Would you sign that bill?
       CLINTON: Well, I want to see the details. But I almost certainly would sign anything that had the support of both Mr. Conyers and Mr. Hyde, and therefore got a majority of both our caucuses. Because, you know, we may never get a perfect bill. And I don‘t know what they mean by 24 hours. Because John Conyers had offered Henry Hyde 24 hours before, but he wanted some provision for this group — small, small group for whom there‘s a very large rejection rate. And so I don‘t know where they settled. I want to see the details. But if we could get a big bipartisan bill to come out of the House that would save people lives, even if I thought it weren‘t perfect, of course, I would sign it.
‘If we could get a big bipartisan bill to come out of the House that would save people lives, even if I thought it weren’t perfect, of course, I would sign it.’
       Would it be worth trying a conditional bill? We‘ll try the 24-hour check for two years, put a time limit on it, and if it‘s not working we‘ll come back to it again, just so that we get some effort to begin to close the door on gun shows.
       CLINTON: Well, I think we ought to do the very best we can on that.

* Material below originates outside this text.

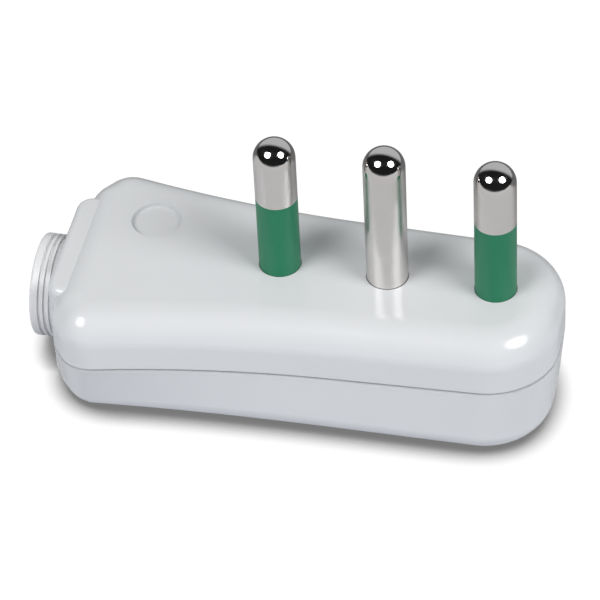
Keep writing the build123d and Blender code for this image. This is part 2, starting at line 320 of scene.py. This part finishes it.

The one thing I did not want to do that was suggested by some is that we just go for the child trigger locks and leave the gun show loophole alone altogether just because it was almost impossible to come back. So if we can make some progress, obviously I‘m open to it. But I think that at even — without regard to party, what is uncomfortable is everybody would like — because a lot of these gun shows are held on the weekends and people are passing on. And as the gun dealer — the gentleman pointed out, a lot of these people are just getting rid of their own personal stock. And I‘ve been to gun shows way out in the country, you know, where you‘re 10-15 miles from the nearest town and they‘re passing through. So everybody would like to minimize the inconvenience. The real issue is, what do we do about this very small percentage of people that don‘t clear within a day and do have a 20 times higher rejection rate. But I can‘t believe we can‘t find a fix for that, so we can let everybody else go in a day. I — look — the ones that clear in 30 seconds, I‘m for letting them go in 30 seconds. You know, I don‘t want to — the government should never be in the position of imposing a burden for which there is no benefit. So, you know, I can‘t believe that we can‘t work this out. And I‘m encouraged by this letter.

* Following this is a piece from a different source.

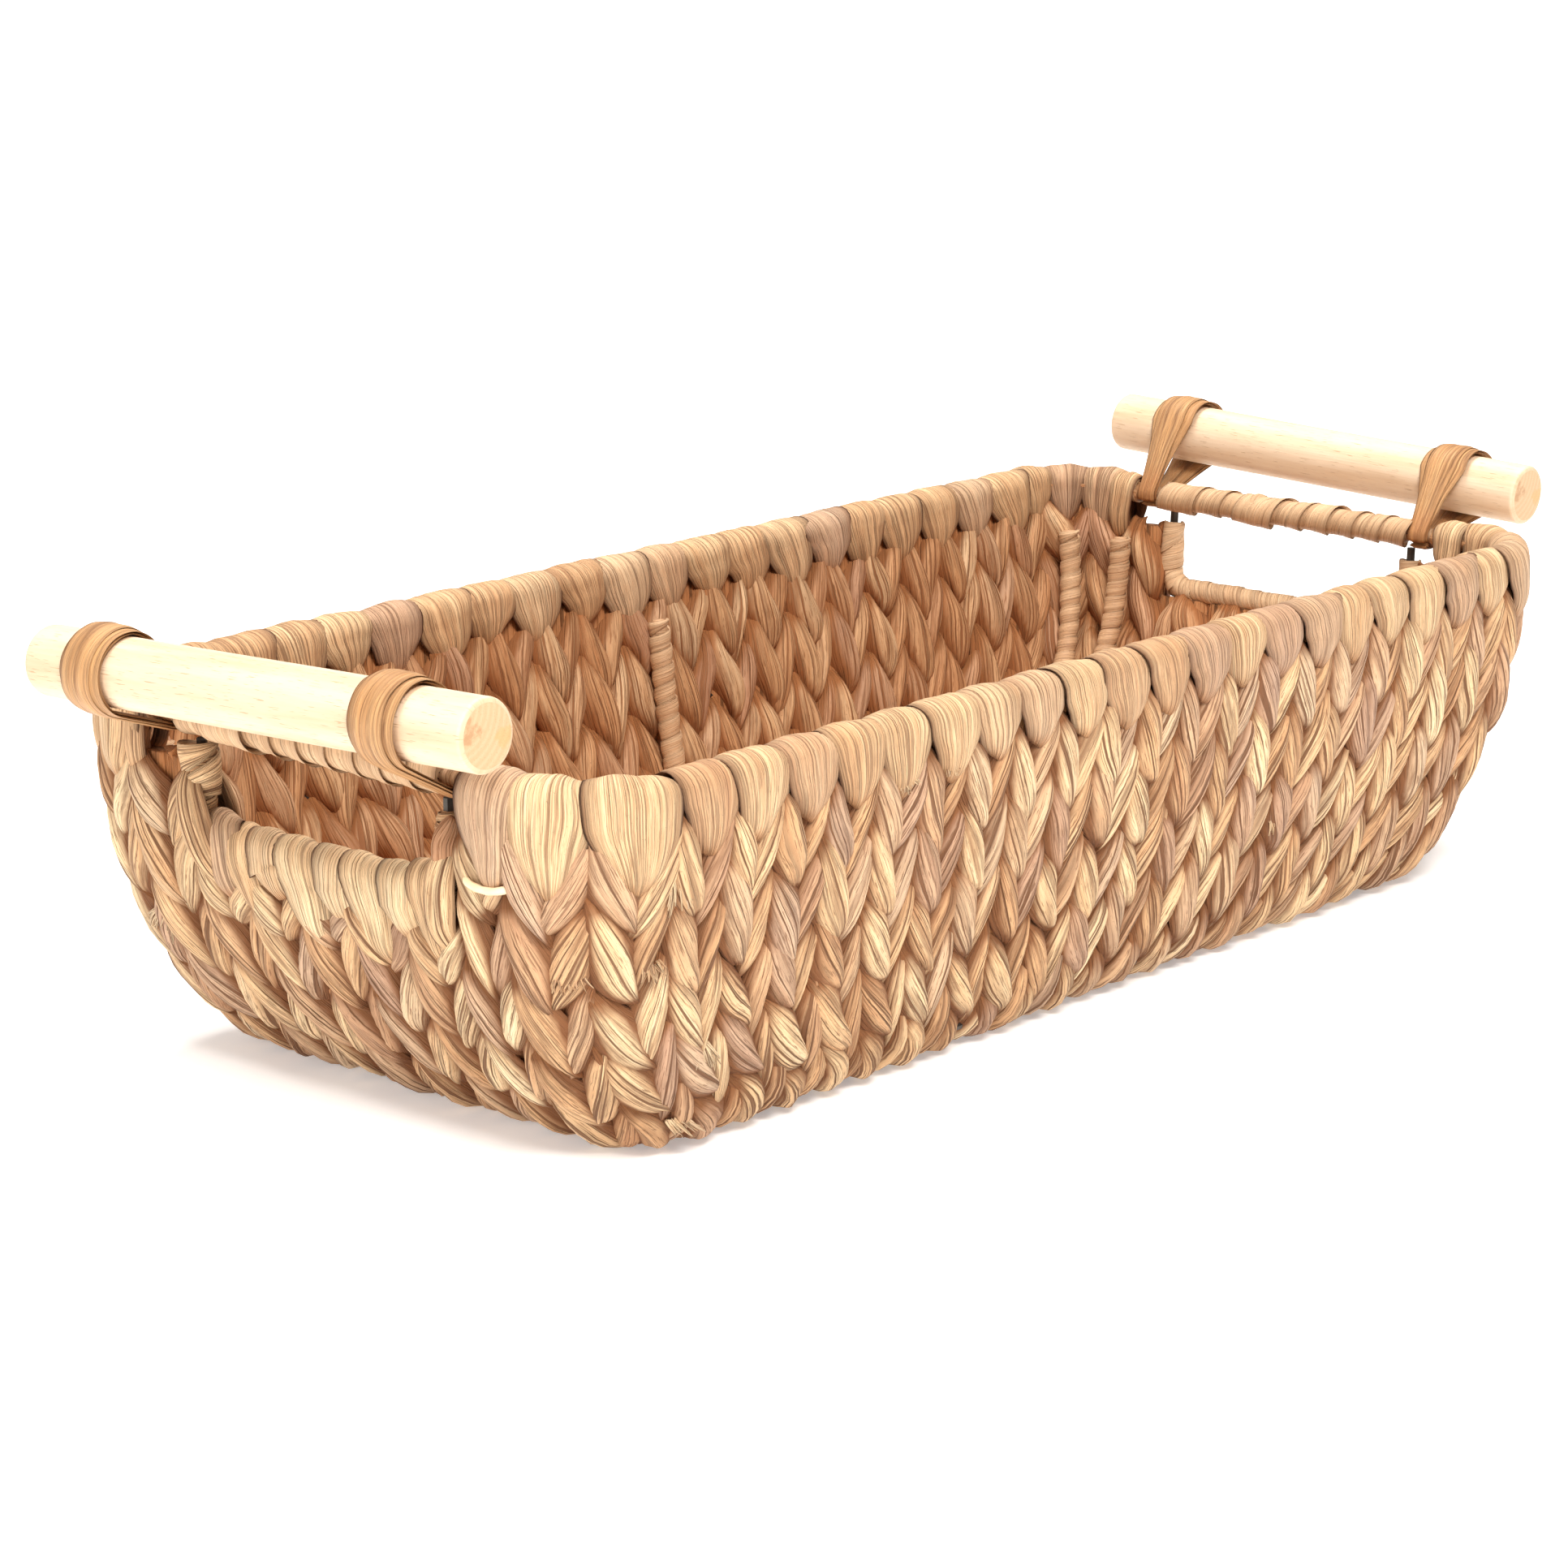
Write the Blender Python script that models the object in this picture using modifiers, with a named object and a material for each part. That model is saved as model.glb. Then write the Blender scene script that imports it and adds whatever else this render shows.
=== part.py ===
"""Long oval-cornered bread basket: water-hyacinth weave on a steel wire frame, with two wooden dowel handles.

Frame: +Z up, origin at the centre of the underside, +X along the length (the right-hand end), -Y towards the front.
All sizes are in metres. The outside of the weave is a flaring rounded rectangle: outline(z) has half-length,
half-width and corner radius that grow from the base to the rim. Everything in the wall is placed by
(station, height, depth): a station is a place along the outline, and depth is measured inwards, square to the wall.
"""

import math

import bmesh
import bpy
from mathutils import Matrix, Vector

# ---------------------------------------------------------------- driving dimensions
RIM_TOP = 0.110  # top of the rim above the table
BASE_HALF_L, RIM_HALF_L = 0.184, 0.2285  # half-length at the table and at the rim
BASE_HALF_W, RIM_HALF_W = 0.084, 0.1023  # half-width at the table and at the rim
END_FLARE, SIDE_FLARE = 3.2, 1.54  # how early the ends and the long sides flare
BASE_CORNER_R, RIM_CORNER_R = 0.025, 0.033

WALL = 0.012  # thickness of the weave
GAP = 0.0004  # clearance between neighbouring pieces
BASE_T = 0.009  # thickness of the base weave
BASE_PLATE_HALF_L, BASE_PLATE_HALF_W, BASE_PLATE_R = 0.176, 0.0735, 0.015

RIM_WIRE_R = 0.0020  # steel rim wire
RIM_WIRE_Z = 0.104
RING_WIRE_R = 0.0016  # steel wires that each row of the weave is twined round
RING_WIRE_Z = {"upper": 0.080, "mid": 0.059, "lower": 0.040, "bottom": 0.021, "base": 0.006}
BORDER_R = 0.006  # the rolled border over the rim wire
BORDER_T = 0.0025
BORDER_FOOT_Z = 0.083  # where the border's tongues end outside
BORDER_LIP_Z = 0.092  # and inside
WALL_TOP_Z = 0.099

SILL_Z = 0.072  # centre of the wire under each handle opening
SILL_BORDER_R = 0.0035
SILL_FOOT_Z, SILL_LIP_Z = 0.060, 0.0655
OPENING_Y = {"left": (-0.041, 0.044), "right": (-0.045, 0.043)}  # clear width of the handle openings
FRAME_WIRE_R = 0.0015
FRAME_WRAP_R = 0.0035
GRIP_WRAP_R = 0.0045

DOWEL_R, DOWEL_LENGTH = 0.0097, 0.1623
DOWEL_X, DOWEL_Z = 0.242, 0.1208
DOWEL_Y = {"left": 0.0036, "right": 0.0013}
DOWEL_TILT = {"left": math.radians(-2.2), "right": math.radians(2.0)}  # about +X
STRAP_Y = {"left": {"front": -0.0480, "back": 0.0600}, "right": {"front": -0.0530, "back": 0.0555}}
STRAP_W, STRAP_PINCH_W, STRAP_T = 0.016, 0.0070, 0.0015
STRAP_PLAY = 0.00045

POST_WIRE_R, POST_WRAP_R = 0.0015, 0.0035
POST_TOP_Z, POST_FOOT_Z = 0.088, 0.016
END_POST_Y = 0.0615

BASE_ROD_Y = (-0.050, -0.025, 0.0, 0.025, 0.050)

FIBRE = (0.71, 0.45, 0.24)
FIBRE_DARK = (0.52, 0.30, 0.15)
FIBRE_PALE = (0.80, 0.58, 0.35)
STRAP_TAN = (0.62, 0.38, 0.18)
STEEL = (0.55, 0.55, 0.56)
WOOD = (0.88, 0.77, 0.58)
CANE = (0.90, 0.78, 0.58)

# ---------------------------------------------------------------- clean scene and collections
for old in list(bpy.data.objects):
    bpy.data.objects.remove(old, do_unlink=True)

parts = bpy.data.collections.new("bread_basket")
cutters = bpy.data.collections.new("cutters")
bpy.context.scene.collection.children.link(parts)
bpy.context.scene.collection.children.link(cutters)


def material(name, colour, roughness=0.75, metallic=0.0):
    m = bpy.data.materials.new(name)
    m.use_nodes = True
    shader = m.node_tree.nodes["Principled BSDF"]
    shader.inputs["Base Color"].default_value = (*colour, 1.0)
    shader.inputs["Roughness"].default_value = roughness
    shader.inputs["Metallic"].default_value = metallic
    m.diffuse_color = (*colour, 1.0)
    return m


# ---------------------------------------------------------------- the outline of the basket
def half_length(z):
    return BASE_HALF_L + (RIM_HALF_L - BASE_HALF_L) * (1 - (1 - z / RIM_TOP) ** END_FLARE)


def half_width(z):
    return BASE_HALF_W + (RIM_HALF_W - BASE_HALF_W) * (1 - (1 - z / RIM_TOP) ** SIDE_FLARE)


def corner_radius(z):
    return BASE_CORNER_R + (RIM_CORNER_R - BASE_CORNER_R) * z / RIM_TOP


def rounded(station, a, b, r):
    """Plan point and outward plan normal of a station on a rounded rectangle."""
    kind = station[0]
    if kind == "side":  # (side, +-1 back or front, -1..1 along the straight)
        _, sy, f = station
        return Vector((f * (a - r), sy * b, 0)), Vector((0, sy, 0))
    if kind == "arc":  # (arc, sx, sy, angle from the side's normal to the end's)
        _, sx, sy, angle = station
        n = Vector((sx * math.sin(angle), sy * math.cos(angle), 0))
        return Vector((sx * (a - r), sy * (b - r), 0)) + r * n, n
    _, sx, y = station  # (end, +-1 right or left, y)
    return Vector((sx * a, y, 0)), Vector((sx, 0, 0))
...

       Speaking of that, Smith & Wesson recently came to you and volunteered to put in place a number of guidelines that rankled other gun manufacturers in this country, and not only gun locks, but they‘re not going to allow their guns to be sold at gun shows, they‘re not going to allow multiple handgun sales in the course of a fixed period time. The NRA has already pointed out that‘s a foreign company, it may be up for sale. Are you going to put the pressure on other gun manufacturers to follow the Smith & Wesson model or are you going to leave it to them to do what they want to
       CLINTON: Well, first of all, I think they did a good thing. Second, let me tell you exactly what they did because I think it‘s important and you might want to go back to some of the people in the audience. What they said was they would not allow their guns to be sold at gun shows unless all the people selling at the gun show did a background check. Then they said they would require trigger locks, both internal and external, and within three years would have smart gun technology. And they said that they would not continue to distribute their guns through dealers that had a bad record. Another thing, a lot of these gun dealers get an unfairly bad name. You know, an extraordinary percentage of the guns sold to criminals by gun dealers are sold by a tiny percentage of the dealers. Most of the dealers are perfectly law abiding and very vigilant. So all Smith & Wesson said, Hey, I want to get in and support this process. And what I‘m going to do is encourage other manufacturers to do the same and I think you‘re going to see a lot of city and state governments that buy a lot of guns encourage other manufacturers to do the same. Now, there is some evidence that a lot of the other manufacturers are trying to gang up on Smith & Wesson, which I think is a mistake. Again, what did they do that was wrong? All they did was to promote prevention and they‘re in the business of selling guns. They‘re obviously not trying to ban guns. They‘re making money selling guns.
       There‘s somebody in the audience who has some pretty strong feelings about that. Paul Paritis (phonetic spelling) is a gun dealer here in the state of Colorado. You‘ve decided, Mr. Paritis, not to sell the Smith & Wesson weapon?

       PAUL PARITIS, GUN DEALER: Yes, that‘s true. My store no longer sells Smith & Wessons. What‘s happened is we‘ve created some financial difficulties where it‘s not an incentive to sell Smith & Wesson. For example, some of the agreement which hasn‘t been talked about is allowing more inspections by ATF. One of the things that hasn‘t been said is a ATF inspection doesn‘t last one day. An ATF inspection can last a whole year. I‘ve been through that, not because I had bad records or that any number of guns have been traced to my store that were used in a crime. In fact, I take a great deal of pride that my store has the fewest number in my community. But yet, because of political activism, I was picked out.
Why do you think that selling Smith & Wesson weapons would bring more ATF inspections?
       PARITIS: Well, it‘s one of the things that dealers have to do. There‘s a number of other things. Taking — I carry over 400, 500 guns in my store.
       One of the things that they are requiring us to do is, we may have to remove every gun from the shelf and lock it up in a safe every night. Well, you take two employees — me and my wife usually, to spend a couple of hours to unpacking and putting guns up and then the next morning taking them out, that‘s a lot of money lost. You know, the states, a short time ago, were very upset about federal unfunded mandates. Now it‘s businesses, especially small businesses like mine that are receiving federal unfunded mandates.